What you should do >> Produce a verbatim copy of the entries listed below.

Provided records >>
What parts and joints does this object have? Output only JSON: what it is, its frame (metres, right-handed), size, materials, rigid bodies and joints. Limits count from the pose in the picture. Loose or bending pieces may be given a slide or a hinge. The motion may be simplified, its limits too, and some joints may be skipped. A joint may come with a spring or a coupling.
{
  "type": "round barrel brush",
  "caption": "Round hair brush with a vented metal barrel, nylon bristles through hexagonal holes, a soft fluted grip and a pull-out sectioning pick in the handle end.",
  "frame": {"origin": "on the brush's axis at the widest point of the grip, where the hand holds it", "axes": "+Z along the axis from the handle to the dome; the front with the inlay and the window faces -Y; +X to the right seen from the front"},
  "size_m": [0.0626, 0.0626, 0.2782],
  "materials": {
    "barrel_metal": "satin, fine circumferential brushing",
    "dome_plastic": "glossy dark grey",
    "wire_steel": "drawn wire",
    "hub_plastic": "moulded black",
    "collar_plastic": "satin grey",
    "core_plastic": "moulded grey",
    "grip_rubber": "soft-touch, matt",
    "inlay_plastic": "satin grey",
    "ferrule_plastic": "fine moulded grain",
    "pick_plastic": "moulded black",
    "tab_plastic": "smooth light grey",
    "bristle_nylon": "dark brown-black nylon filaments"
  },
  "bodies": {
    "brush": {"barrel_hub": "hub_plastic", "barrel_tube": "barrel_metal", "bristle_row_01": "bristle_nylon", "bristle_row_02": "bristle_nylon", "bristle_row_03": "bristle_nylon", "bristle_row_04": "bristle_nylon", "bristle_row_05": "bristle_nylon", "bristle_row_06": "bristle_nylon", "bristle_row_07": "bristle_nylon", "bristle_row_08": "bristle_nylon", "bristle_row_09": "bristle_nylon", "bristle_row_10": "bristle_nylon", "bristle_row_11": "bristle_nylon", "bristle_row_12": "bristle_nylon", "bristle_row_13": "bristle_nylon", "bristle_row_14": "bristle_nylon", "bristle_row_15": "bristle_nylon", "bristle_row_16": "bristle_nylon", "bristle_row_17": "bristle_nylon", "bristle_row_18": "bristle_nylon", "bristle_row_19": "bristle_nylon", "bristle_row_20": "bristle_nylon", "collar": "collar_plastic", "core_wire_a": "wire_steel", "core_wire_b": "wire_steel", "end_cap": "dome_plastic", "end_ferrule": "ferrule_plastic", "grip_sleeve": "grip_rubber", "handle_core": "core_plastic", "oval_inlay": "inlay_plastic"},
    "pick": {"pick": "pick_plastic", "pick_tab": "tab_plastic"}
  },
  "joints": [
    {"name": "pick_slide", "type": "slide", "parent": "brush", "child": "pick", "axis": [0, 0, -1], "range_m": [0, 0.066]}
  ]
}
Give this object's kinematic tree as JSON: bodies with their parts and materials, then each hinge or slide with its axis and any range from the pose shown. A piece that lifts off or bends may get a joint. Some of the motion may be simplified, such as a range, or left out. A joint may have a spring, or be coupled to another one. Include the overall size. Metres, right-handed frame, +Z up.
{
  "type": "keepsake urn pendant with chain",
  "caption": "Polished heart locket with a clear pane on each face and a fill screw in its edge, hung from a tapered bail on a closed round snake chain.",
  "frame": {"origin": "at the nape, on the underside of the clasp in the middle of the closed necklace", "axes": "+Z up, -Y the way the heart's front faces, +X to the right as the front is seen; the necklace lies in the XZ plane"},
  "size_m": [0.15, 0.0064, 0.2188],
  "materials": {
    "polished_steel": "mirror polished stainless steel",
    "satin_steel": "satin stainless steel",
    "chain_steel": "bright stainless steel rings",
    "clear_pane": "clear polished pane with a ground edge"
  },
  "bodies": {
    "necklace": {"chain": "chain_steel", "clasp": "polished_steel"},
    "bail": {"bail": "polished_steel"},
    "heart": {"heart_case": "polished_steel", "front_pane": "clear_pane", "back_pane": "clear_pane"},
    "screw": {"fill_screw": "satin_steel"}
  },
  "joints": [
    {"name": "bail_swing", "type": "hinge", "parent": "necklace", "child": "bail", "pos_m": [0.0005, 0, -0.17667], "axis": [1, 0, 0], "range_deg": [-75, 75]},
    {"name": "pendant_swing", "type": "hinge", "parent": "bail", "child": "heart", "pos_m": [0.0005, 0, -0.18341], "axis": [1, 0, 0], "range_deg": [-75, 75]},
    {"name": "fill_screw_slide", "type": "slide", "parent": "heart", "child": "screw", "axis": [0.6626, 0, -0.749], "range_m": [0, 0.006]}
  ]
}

Output >>
What parts and joints does this object have? Output only JSON: what it is, its frame (metres, right-handed), size, materials, rigid bodies and joints. Limits count from the pose in the picture. Loose or bending pieces may be given a slide or a hinge. The motion may be simplified, its limits too, and some joints may be skipped. A joint may come with a spring or a coupling.
{
  "type": "round barrel brush",
  "caption": "Round hair brush with a vented metal barrel, nylon bristles through hexagonal holes, a soft fluted grip and a pull-out sectioning pick in the handle end.",
  "frame": {"origin": "on the brush's axis at the widest point of the grip, where the hand holds it", "axes": "+Z along the axis from the handle to the dome; the front with the inlay and the window faces -Y; +X to the right seen from the front"},
  "size_m": [0.0626, 0.0626, 0.2782],
  "materials": {
    "barrel_metal": "satin, fine circumferential brushing",
    "dome_plastic": "glossy dark grey",
    "wire_steel": "drawn wire",
    "hub_plastic": "moulded black",
    "collar_plastic": "satin grey",
    "core_plastic": "moulded grey",
    "grip_rubber": "soft-touch, matt",
    "inlay_plastic": "satin grey",
    "ferrule_plastic": "fine moulded grain",
    "pick_plastic": "moulded black",
    "tab_plastic": "smooth light grey",
    "bristle_nylon": "dark brown-black nylon filaments"
  },
  "bodies": {
    "brush": {"barrel_hub": "hub_plastic", "barrel_tube": "barrel_metal", "bristle_row_01": "bristle_nylon", "bristle_row_02": "bristle_nylon", "bristle_row_03": "bristle_nylon", "bristle_row_04": "bristle_nylon", "bristle_row_05": "bristle_nylon", "bristle_row_06": "bristle_nylon", "bristle_row_07": "bristle_nylon", "bristle_row_08": "bristle_nylon", "bristle_row_09": "bristle_nylon", "bristle_row_10": "bristle_nylon", "bristle_row_11": "bristle_nylon", "bristle_row_12": "bristle_nylon", "bristle_row_13": "bristle_nylon", "bristle_row_14": "bristle_nylon", "bristle_row_15": "bristle_nylon", "bristle_row_16": "bristle_nylon", "bristle_row_17": "bristle_nylon", "bristle_row_18": "bristle_nylon", "bristle_row_19": "bristle_nylon", "bristle_row_20": "bristle_nylon", "collar": "collar_plastic", "core_wire_a": "wire_steel", "core_wire_b": "wire_steel", "end_cap": "dome_plastic", "end_ferrule": "ferrule_plastic", "grip_sleeve": "grip_rubber", "handle_core": "core_plastic", "oval_inlay": "inlay_plastic"},
    "pick": {"pick": "pick_plastic", "pick_tab": "tab_plastic"}
  },
  "joints": [
    {"name": "pick_slide", "type": "slide", "parent": "brush", "child": "pick", "axis": [0, 0, -1], "range_m": [0, 0.066]}
  ]
}
Give this object's kinematic tree as JSON: bodies with their parts and materials, then each hinge or slide with its axis and any range from the pose shown. A piece that lifts off or bends may get a joint. Some of the motion may be simplified, such as a range, or left out. A joint may have a spring, or be coupled to another one. Include the overall size. Metres, right-handed frame, +Z up.
{
  "type": "keepsake urn pendant with chain",
  "caption": "Polished heart locket with a clear pane on each face and a fill screw in its edge, hung from a tapered bail on a closed round snake chain.",
  "frame": {"origin": "at the nape, on the underside of the clasp in the middle of the closed necklace", "axes": "+Z up, -Y the way the heart's front faces, +X to the right as the front is seen; the necklace lies in the XZ plane"},
  "size_m": [0.15, 0.0064, 0.2188],
  "materials": {
    "polished_steel": "mirror polished stainless steel",
    "satin_steel": "satin stainless steel",
    "chain_steel": "bright stainless steel rings",
    "clear_pane": "clear polished pane with a ground edge"
  },
  "bodies": {
    "necklace": {"chain": "chain_steel", "clasp": "polished_steel"},
    "bail": {"bail": "polished_steel"},
    "heart": {"heart_case": "polished_steel", "front_pane": "clear_pane", "back_pane": "clear_pane"},
    "screw": {"fill_screw": "satin_steel"}
  },
  "joints": [
    {"name": "bail_swing", "type": "hinge", "parent": "necklace", "child": "bail", "pos_m": [0.0005, 0, -0.17667], "axis": [1, 0, 0], "range_deg": [-75, 75]},
    {"name": "pendant_swing", "type": "hinge", "parent": "bail", "child": "heart", "pos_m": [0.0005, 0, -0.18341], "axis": [1, 0, 0], "range_deg": [-75, 75]},
    {"name": "fill_screw_slide", "type": "slide", "parent": "heart", "child": "screw", "axis": [0.6626, 0, -0.749], "range_m": [0, 0.006]}
  ]
}